Your morning guide to what’s moving in Westminster from the PoliticsHome team

Yesterday was not a good day for the Government. A morning that began with warnings of the deepest recession for 300 years soon morphed into an afternoon spent frantically hosing down excitable newspaper front pages about the easing of lockdown measures.

By lunchtime, Number 10 was pushing the message that Boris Johnson wanted to “advance with maximum caution” - before Dominic Raab got up to the podium at the daily press conference and (even then only under questioning from the BBC’s Laura Kuennesberg) confirmed that there had been “no change” in the Government’s guidance on social distancing.  

“Whatever’s been reported in the newspapers is not a reliable guide to either evidence we’re getting or the policy decision we’ll be taking,” he said. “I think it’s safe to say that any changes in the short-term will be modest, small, incremental, and very carefully monitored. And, as of now, there is no changes.”

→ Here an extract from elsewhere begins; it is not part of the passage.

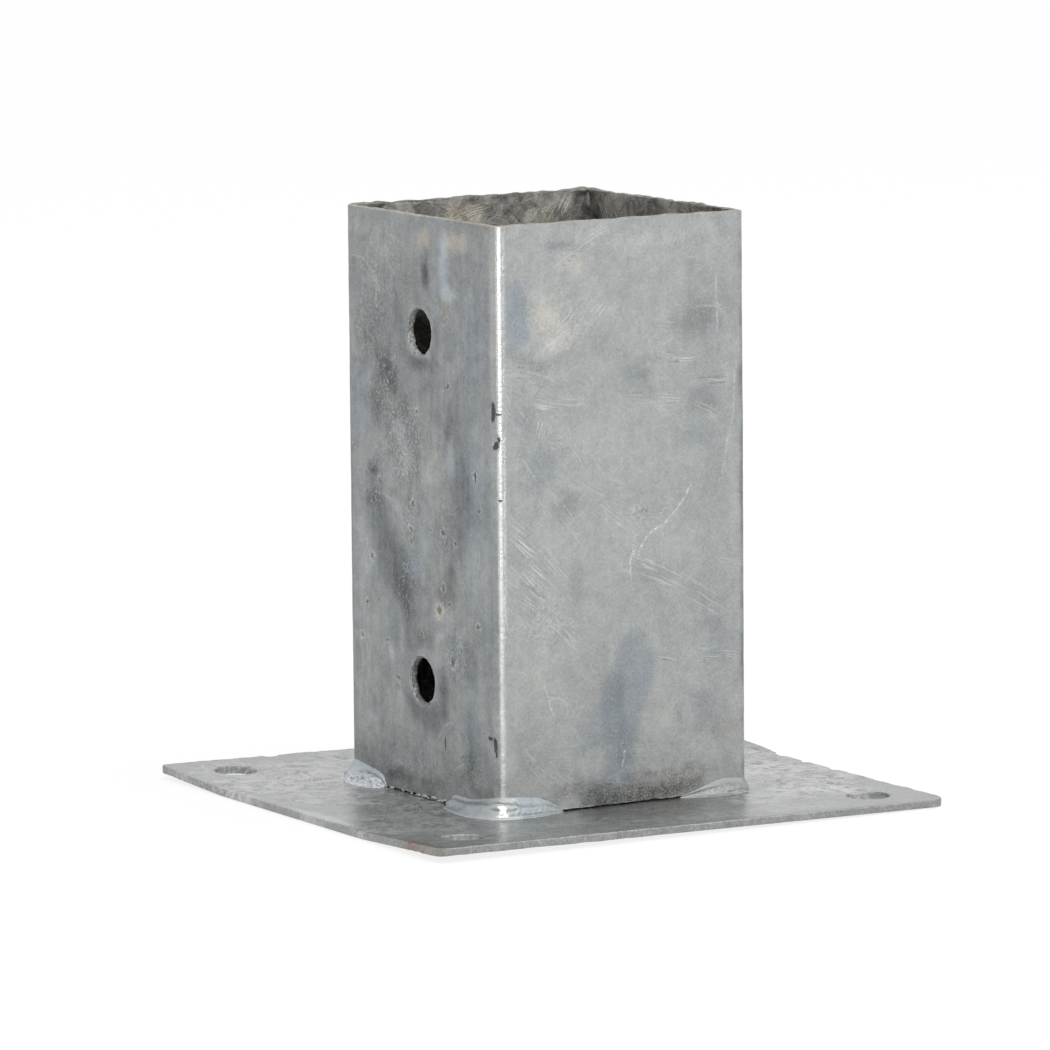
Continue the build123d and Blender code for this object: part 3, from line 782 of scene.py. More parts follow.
# %% Marks on the plate: x, y, half sizes, turn, tone, cool
# The thin pale strip at x -73.2, along the left edge, is a painted highlight on the top's edge; the other ovals are
# clouds of the zinc.
PLATE_CLOUDS_AND_EDGE_HIGHLIGHT = (
    (-30, -54, 22, 8, -8, 0.25, 0.1), (0, -60, 14, 9, 0, -0.1, 0.0), (10, -52, 10, 6, 0, 0.1, -0.3),
    (-58, -35, 14, 18, 0, 0.3, 0.3), (-46, 0, 7, 16, 0, -0.2, -0.5), (-73.2, -10, 2.2, 20, 0, 1.4, 0.3),
    (-56, 30, 14, 22, 20, 0.2, 0.2), (-42, 52, 14, 16, 30, 0.25, 0.1), (-62, 50, 10, 10, 0, -0.05, 0.3),
    (-40, 25, 4, 9, -10, 0.4, 0.2), (-47, 24, 5, 8, 0, -0.05, -0.7), (52, -20, 12, 16, 30, 0.3, 0.1),
    (45, -50, 14, 14, 40, 0.25, 0.3), (66, -30, 6, 24, 0, -0.1, 0.4), (66, 10, 6, 24, 0, -0.15, 0.1),
    (30, -73.5, 30, 1.4, 0, -0.5, 0.1), (0, 58, 40, 12, 5, 0.1, 0.2), (50, 55, 16, 16, 0, -0.1, 0.3),
)
# Rust, bloom and grit: x, y, half sizes, amount
PLATE_RUST = ((-75.5, -62, 2.4, 8, 0.9), (-76, -70, 3, 4, 1.0), (-72, -72, 3, 3, 0.35))
PLATE_BLOOM = (
    (-55, 35, 24, 40, 0.85), (-46, -8, 12, 20, 0.7), (-58, -32, 18, 20, 0.5), (-54, -58, 18, 9, 0.35),
    (56, -10, 22, 50, 1.0), (40, -48, 16, 12, 0.6), (0, 58, 60, 16, 0.8), (-30, -54, 18, 5, 0.35),
    (20, -66, 40, 7, 0.35),
)
PLATE_GRIT = ((-50, 40, 26, 34, 0.3), (55, -20, 18, 40, 0.1), (-60, -50, 12, 16, 0.3), (0, 60, 60, 12, 0.4))
PLATE_SHEAVES = (
    (-52, 45, 50, 30, 58, 0.3, 0.8), (-52, 8, 30, 22, 70, 0.6, 0.6), (-55, -22, 24, 16, -40, 0.4, 0.6),
    (50, -35, 46, 24, 52, 0.2, 0.7), (20, -64, 60, 12, 3, 0.1, 0.6), (62, 20, 40, 16, 80, 0.2, 0.7),
    (0, 58, 60, 20, 10, 0.4, 0.7),
)
plate_x, plate_y = plate_points[:, 0], plate_points[:, 1]
plate_tone, plate_cool = np.zeros(len(plate_points)), np.zeros(len(plate_points))
plate_ragged = 0.3 * lumps(plate_points, 7.0, 21) + 0.15 * lumps(plate_points, 3.0, 22)
everywhere = np.arange(len(plate_points))
paint((plate_tone, plate_cool), everywhere, PLATE_CLOUDS_AND_EDGE_HIGHLIGHT, plate_x, plate_y, plate_ragged, solid=0.6)
plate_rust, plate_grit, plate_bloom = (
    strongest(table, plate_x, plate_y, plate_ragged) for table in (PLATE_RUST, PLATE_GRIT, PLATE_BLOOM)
)
plate_tone = np.where(plate_cut, plate_tone - 0.4, plate_tone + 0.4)
plate_grit = np.where(plate_cut, 0.6, plate_grit)
plate_strokes, plate_stroke_place = np.zeros(len(plate_points)), np.zeros((len(plate_points), 3))
lay_sheaves((plate_strokes, plate_stroke_place), everywhere, PLATE_SHEAVES, plate_x, plate_y)
print("plate tone from", round(plate_tone.min(), 2), "to", round(plate_tone.max(), 2))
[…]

Number 10 can be angry at newspapers for their front pages all it likes - but experienced political editors will not be making this stuff up. Instead, the mixed messaging reflects the very real differences around the Cabinet table about how to proceed.

Whichever way ministers turn they face decisions that will weigh heavily

As The Times’ political team reports this morning, the Government is caught between the “datists” - who want the PM to put concrete dates in his upcoming lockdown “roadmap” to try to shore up confidence - and those who feel such a move would be premature and self-defeating while the R rate hovers periously close to 1.

But the instinctively-dovish Johnson did not help himself this week when he told MPs, unprompted, that ministers will want to “get going with some of these measures on Monday” - wording that was bound to prompt speculation about an easing of the curbs.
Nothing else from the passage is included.